En décembre 1960, avec le soutien des États-Unis et de la CIA, le colonel Joseph Mobutu et le général Kasavubu renversèrent le gouvernement. Lumumba s’enfuit mais fut rattrapé et remis par les forces de l’ONU aux troupes de Mobutu, qui laissèrent un peloton d’exécution de soldats et de policiers belges tuer cet exceptionnel patriote africain en janvier 1961. L’ONU et les États-Unis réussirent alors à mettre sur pied un gouvernement d’«unité» qui dura jusqu’à la prise du pouvoir par Mobutu en 1965.

Les forces de Lumumba s’étaient réorganisées en 1963 et avaient réussi à prendre Kisangani, une ville importante de l’est du Congo. Che Guevara et d’autres Cubains leur avaient donné un entraînement militaire pendant quelques mois. Les États-Unis avaient ensuite largué des parachutistes belges et fourni une couverture aérienne à une colonne de mercenaires qui avait repris la ville pour le compte du gouvernement.

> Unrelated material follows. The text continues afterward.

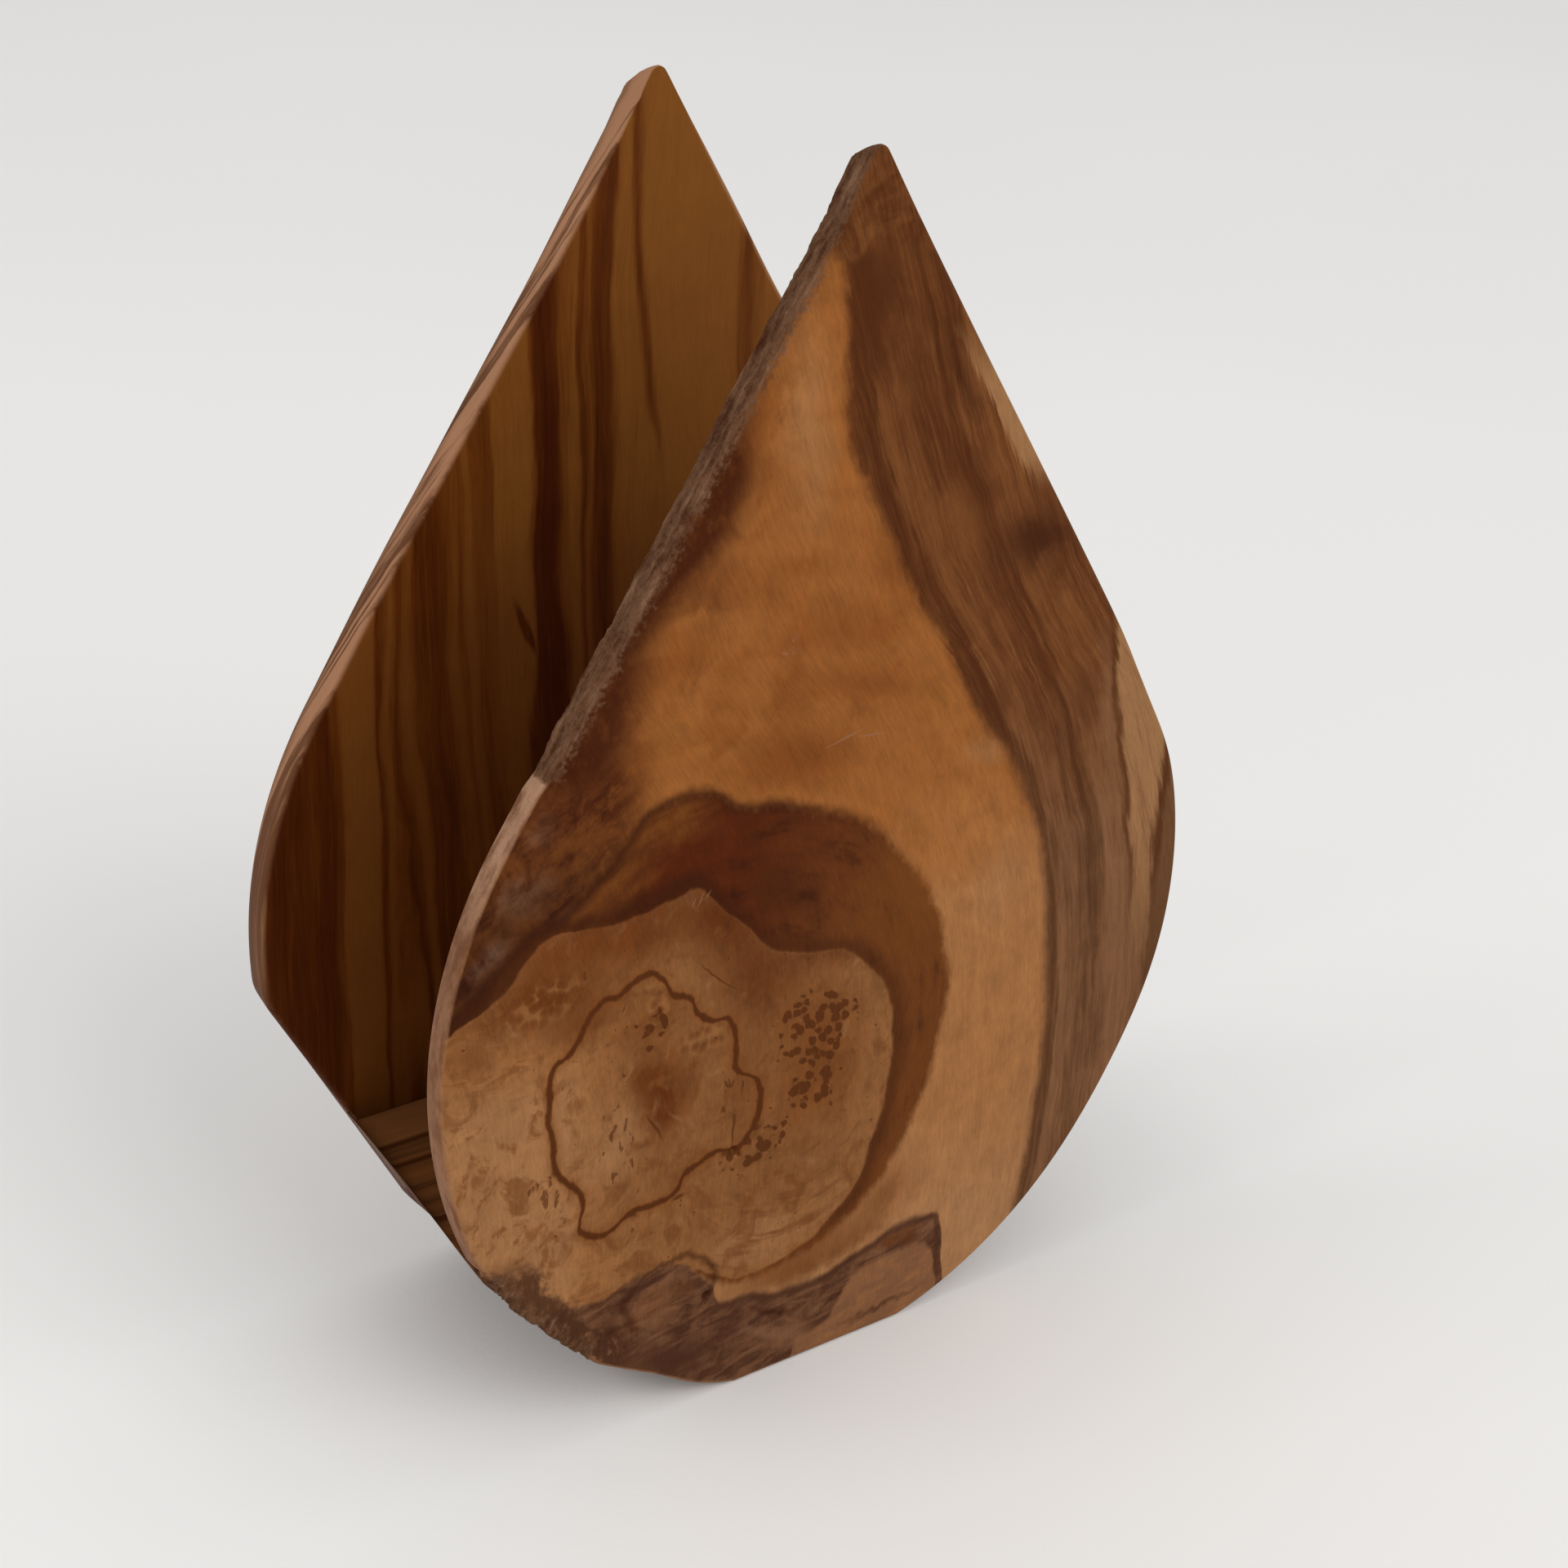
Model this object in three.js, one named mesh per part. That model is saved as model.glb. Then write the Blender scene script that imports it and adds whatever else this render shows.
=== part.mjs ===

De 1965 à 1990, Mobutu, qui se faisait désormais appeler Mobutu Sese Seko, gouverna sans rencontrer d’opposition sérieuse, même si les Lumumbistes réussirent à se maintenir dans l’est du pays et à mener une guérilla de faible intensité. Il s’enrichit lui-même, ainsi que certains de ses proches et les sociétés minières belgo-franco-américaines qui exploitaient les richesses minérales du Congo, tout en fournissant un soutien logistique essentiel aux forces de l’UNITA, soutenues par les États-Unis, qui tentaient de s’emparer de l’Angola et de ses richesses pétrolières pour le compte des grandes compagnies pétrolières. Mais il perdit la faveur des impérialistes, en partie parce que son prix était trop élevé et parce que l’opposition à son égard grandissait.

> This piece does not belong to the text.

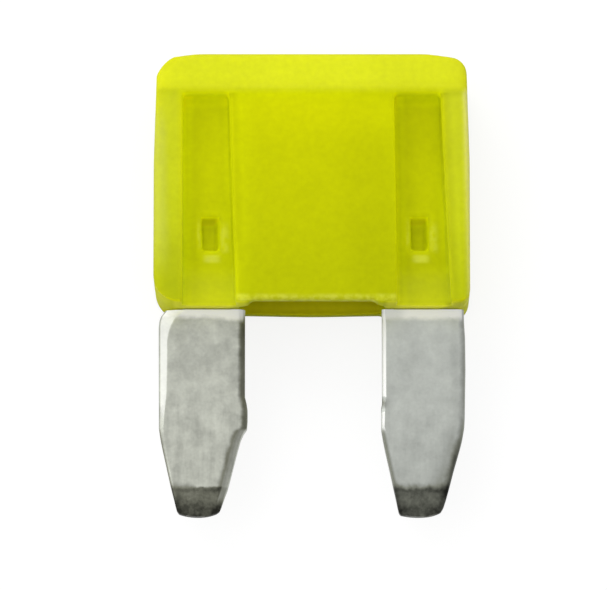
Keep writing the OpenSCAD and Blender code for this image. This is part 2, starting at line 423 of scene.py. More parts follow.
def stake_rims():
    """Pushes the channel floors up into a soft rim round each stake pocket."""
    sizes = {"Rim height": 0.0, "Rim distance": 0.17, "Rim width": 0.1}
    tree, size = new_shape_tree("stake_rims", sizes, takes_mesh=True)
    x, y, z = split_place(tree, add_node(tree, "GeometryNodeInputPosition"))
    normal = split_place(tree, add_node(tree, "GeometryNodeInputNormal"))[2]
    beside = ((x.size() - STAKE_X).size() - STAKE_WIDTH / 2).most(0.0)
    above = ((y - (OPEN_END + STAKE_Y)).size() - STAKE_HEIGHT / 2).most(0.0)
    far = (beside * beside + above * above).math("SQRT")
    ring = far.peak(size["Rim distance"], size["Rim width"]) * size["Rim height"]
    ring = ring * normal.size().rise(0.5, 0.9) * far.rise(0.0, 0.04)
    out = (z - MIDDLE_HEIGHT).math("SIGN")
    shape = pushed(tree, size["Geometry"], 0.0, 0.0, out * ring)
    finish_shape_tree(tree, shape, size["Material"])
    return tree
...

La transition post-Mobutu a commencé en 1990 et s’est terminée lorsque Laurent-Désiré Kabila, l’un des leaders lumumbistes de l’est du Congo et père de l’actuel président, a été installé à la présidence par une force composée principalement de soldats rwandais et ougandais en 1997. Le rôle joué par les États-Unis dans la chute de Mobutu et l’installation de Kabila s’est fait à travers leur influence en Ouganda et au Rwanda. Un an plus tard, Kabila limoge le commandant rwandais de son armée. Lorsqu’une colonne ougandaise et rwandaise tente de s’emparer de la capitale congolaise, l’Angola, le Zimbabwe et plus tard la Namibie interviennent et maintiennent Kabila au pouvoir. Mais la guerre civile et ses millions de victimes continuent.

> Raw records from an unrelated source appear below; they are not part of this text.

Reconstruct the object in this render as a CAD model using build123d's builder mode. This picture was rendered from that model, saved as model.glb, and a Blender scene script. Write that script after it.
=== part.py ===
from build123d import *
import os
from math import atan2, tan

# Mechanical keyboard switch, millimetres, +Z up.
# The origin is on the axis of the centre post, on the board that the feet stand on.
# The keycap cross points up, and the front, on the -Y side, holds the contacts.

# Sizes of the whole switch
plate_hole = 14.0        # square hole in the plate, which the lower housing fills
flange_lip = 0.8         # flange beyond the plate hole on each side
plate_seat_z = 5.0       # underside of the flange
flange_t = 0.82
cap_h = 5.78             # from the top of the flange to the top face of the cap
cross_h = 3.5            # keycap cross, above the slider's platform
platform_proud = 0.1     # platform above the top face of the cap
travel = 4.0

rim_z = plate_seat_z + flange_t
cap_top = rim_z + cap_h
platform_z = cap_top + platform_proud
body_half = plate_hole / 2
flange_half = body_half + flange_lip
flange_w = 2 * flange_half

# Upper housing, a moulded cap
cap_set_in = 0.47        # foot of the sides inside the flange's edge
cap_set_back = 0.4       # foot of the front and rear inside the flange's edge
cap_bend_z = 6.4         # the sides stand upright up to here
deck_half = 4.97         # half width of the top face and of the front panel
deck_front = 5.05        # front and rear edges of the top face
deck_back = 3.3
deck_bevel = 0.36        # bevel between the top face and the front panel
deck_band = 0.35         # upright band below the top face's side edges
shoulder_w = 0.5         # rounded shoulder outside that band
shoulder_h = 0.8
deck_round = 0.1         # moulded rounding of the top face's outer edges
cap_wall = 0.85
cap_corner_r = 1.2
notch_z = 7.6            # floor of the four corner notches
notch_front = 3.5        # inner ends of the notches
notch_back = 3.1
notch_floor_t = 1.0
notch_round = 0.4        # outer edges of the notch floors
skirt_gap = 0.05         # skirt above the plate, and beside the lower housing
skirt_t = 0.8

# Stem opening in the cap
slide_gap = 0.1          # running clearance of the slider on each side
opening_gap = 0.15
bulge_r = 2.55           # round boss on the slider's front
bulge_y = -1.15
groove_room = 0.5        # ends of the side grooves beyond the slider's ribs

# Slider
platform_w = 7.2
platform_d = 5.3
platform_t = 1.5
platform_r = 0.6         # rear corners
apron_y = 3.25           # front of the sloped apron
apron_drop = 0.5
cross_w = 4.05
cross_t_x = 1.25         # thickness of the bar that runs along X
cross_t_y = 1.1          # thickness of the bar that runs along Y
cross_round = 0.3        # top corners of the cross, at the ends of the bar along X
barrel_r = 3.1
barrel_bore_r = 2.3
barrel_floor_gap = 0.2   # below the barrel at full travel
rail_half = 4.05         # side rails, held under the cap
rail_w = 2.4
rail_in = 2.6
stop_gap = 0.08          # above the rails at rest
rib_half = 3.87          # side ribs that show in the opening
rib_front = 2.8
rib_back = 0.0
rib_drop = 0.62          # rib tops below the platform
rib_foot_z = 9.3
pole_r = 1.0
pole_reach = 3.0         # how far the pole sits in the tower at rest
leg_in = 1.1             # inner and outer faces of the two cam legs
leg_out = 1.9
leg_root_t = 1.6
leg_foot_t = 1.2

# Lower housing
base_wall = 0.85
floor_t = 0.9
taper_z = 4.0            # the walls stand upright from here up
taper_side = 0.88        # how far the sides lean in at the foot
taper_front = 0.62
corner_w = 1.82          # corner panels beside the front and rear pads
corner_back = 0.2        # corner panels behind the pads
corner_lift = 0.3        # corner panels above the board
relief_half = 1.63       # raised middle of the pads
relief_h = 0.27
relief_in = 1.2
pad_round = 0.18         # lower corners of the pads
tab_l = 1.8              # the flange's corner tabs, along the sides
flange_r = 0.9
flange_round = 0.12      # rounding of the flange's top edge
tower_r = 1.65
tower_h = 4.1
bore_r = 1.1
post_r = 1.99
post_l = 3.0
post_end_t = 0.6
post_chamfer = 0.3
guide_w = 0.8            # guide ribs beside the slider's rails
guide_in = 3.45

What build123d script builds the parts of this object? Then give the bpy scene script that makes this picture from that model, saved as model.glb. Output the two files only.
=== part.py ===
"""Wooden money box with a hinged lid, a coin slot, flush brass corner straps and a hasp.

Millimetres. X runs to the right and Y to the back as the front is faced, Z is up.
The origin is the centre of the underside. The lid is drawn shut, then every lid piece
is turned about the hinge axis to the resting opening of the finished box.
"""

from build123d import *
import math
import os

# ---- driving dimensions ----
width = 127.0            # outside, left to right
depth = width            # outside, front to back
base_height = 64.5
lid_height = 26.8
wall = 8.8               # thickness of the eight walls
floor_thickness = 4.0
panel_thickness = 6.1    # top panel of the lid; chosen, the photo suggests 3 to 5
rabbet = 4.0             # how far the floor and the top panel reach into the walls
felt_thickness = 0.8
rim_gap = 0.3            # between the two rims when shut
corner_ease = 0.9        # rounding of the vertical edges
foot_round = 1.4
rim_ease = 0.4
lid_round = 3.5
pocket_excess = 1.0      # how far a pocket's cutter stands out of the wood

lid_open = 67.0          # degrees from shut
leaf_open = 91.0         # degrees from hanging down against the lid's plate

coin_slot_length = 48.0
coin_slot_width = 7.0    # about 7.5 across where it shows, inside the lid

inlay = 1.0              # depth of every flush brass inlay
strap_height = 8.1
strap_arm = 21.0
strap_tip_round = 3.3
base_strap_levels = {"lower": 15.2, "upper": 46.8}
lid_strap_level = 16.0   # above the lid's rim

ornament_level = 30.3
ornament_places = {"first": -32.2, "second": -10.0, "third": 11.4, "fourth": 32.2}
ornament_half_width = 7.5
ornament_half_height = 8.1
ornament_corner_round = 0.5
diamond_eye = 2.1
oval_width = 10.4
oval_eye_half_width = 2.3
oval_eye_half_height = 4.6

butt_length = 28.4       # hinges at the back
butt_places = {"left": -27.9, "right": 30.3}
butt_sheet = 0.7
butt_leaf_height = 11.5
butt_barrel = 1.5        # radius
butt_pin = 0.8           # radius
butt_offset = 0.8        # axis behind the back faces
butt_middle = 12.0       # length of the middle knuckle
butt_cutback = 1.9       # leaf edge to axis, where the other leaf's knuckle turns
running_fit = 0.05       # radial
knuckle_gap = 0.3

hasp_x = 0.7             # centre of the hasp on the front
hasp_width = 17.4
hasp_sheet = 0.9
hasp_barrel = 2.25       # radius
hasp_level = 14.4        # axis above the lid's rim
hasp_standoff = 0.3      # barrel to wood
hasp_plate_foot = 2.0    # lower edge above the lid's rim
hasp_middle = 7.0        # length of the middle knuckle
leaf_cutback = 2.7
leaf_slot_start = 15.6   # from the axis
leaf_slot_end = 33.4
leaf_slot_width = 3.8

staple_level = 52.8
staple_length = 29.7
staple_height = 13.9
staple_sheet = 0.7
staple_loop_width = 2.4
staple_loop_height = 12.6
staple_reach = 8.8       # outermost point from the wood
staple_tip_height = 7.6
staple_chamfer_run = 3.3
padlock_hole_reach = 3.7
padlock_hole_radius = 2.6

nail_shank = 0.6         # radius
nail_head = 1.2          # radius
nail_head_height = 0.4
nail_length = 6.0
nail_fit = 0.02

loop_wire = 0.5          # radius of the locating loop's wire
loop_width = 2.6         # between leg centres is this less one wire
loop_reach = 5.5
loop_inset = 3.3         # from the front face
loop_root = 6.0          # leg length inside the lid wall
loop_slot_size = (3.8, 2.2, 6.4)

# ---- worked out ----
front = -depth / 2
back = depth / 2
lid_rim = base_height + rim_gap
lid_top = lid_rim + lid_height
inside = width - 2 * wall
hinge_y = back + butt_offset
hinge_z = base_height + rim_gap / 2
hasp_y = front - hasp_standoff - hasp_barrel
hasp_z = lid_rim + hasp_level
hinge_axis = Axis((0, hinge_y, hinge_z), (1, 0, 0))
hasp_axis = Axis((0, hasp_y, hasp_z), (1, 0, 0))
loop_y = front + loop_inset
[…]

L’opposition au pouvoir central de Kabila s’est rapidement divisée en au moins quatre mouvements qui se sont également affrontés. Ils ont réussi à financer leur lutte en vendant des diamants, un peu d’or et surtout du coltan, un minerai rare utilisé dans les téléphones portables et les ordinateurs portables. Le Kivu, une province de l’est du Congo, détenait 80% des réserves mondiales de coltan. Tous ces minerais étaient  produits par des milliers de travailleurs creusant dans des puits individuels, extrayant les diamants ou l’or, ou transformant le coltan sans investissements lourds ni technologie.  Alors que le chaos politique au Congo s’intensifiait, Laurent Kabila a été assassiné en janvier 2001. Le marché de la production congolaise a changé et les intérêts occidentaux qui réalisaient de gros profits ont compris qu’ils allaient devoir faire de gros investissements. C’est quelque chose qu’ils sont très réticents à faire dans une situation politique instable.

Les impérialistes occidentaux demandent également à la Banque mondiale de surveiller les pratiques financières des pays pauvres du tiers monde et de les empêcher d’exiger des grandes entreprises étrangères qu’elles fournissent des logements, des prestations de retraite et des soins de santé à leurs travailleurs. Ils pourraient remplacer les centaines de milliers de mineurs qui travaillent autour de Lubumbashi et qui gagnent environ un dollar par jour par quelques milliers de travailleurs qui utilisent des équipements lourds et ne gagnent pas beaucoup plus. Ils pourraient aussi faire les lourds investissements que nécessitera le développement de nouvelles mines ailleurs. C’est la raison pour laquelle le traité de paix a été signé à Sun City, en Afrique du Sud, en 2003, et qui devait être finalisé par des élections nationales organisées le 30 juillet 2006.

Les intérêts impérialistes qui se cachent derrière la Banque mondiale et les prochaines élections ne seront pas épargnés. Outre les mineurs qui protestent contre les pertes d’emplois à venir, les travailleurs du port de Matadi, le seul port en eau profonde du Congo pour les navires de haute mer, ont fait grève pendant deux semaines début juin, obligeant le gouvernement à remplacer leurs patrons.

Le peuple du Congo est en proie à de nombreuses difficultés depuis que son pays a été conquis dans les années 1880. Tout indique que la lutte se poursuit.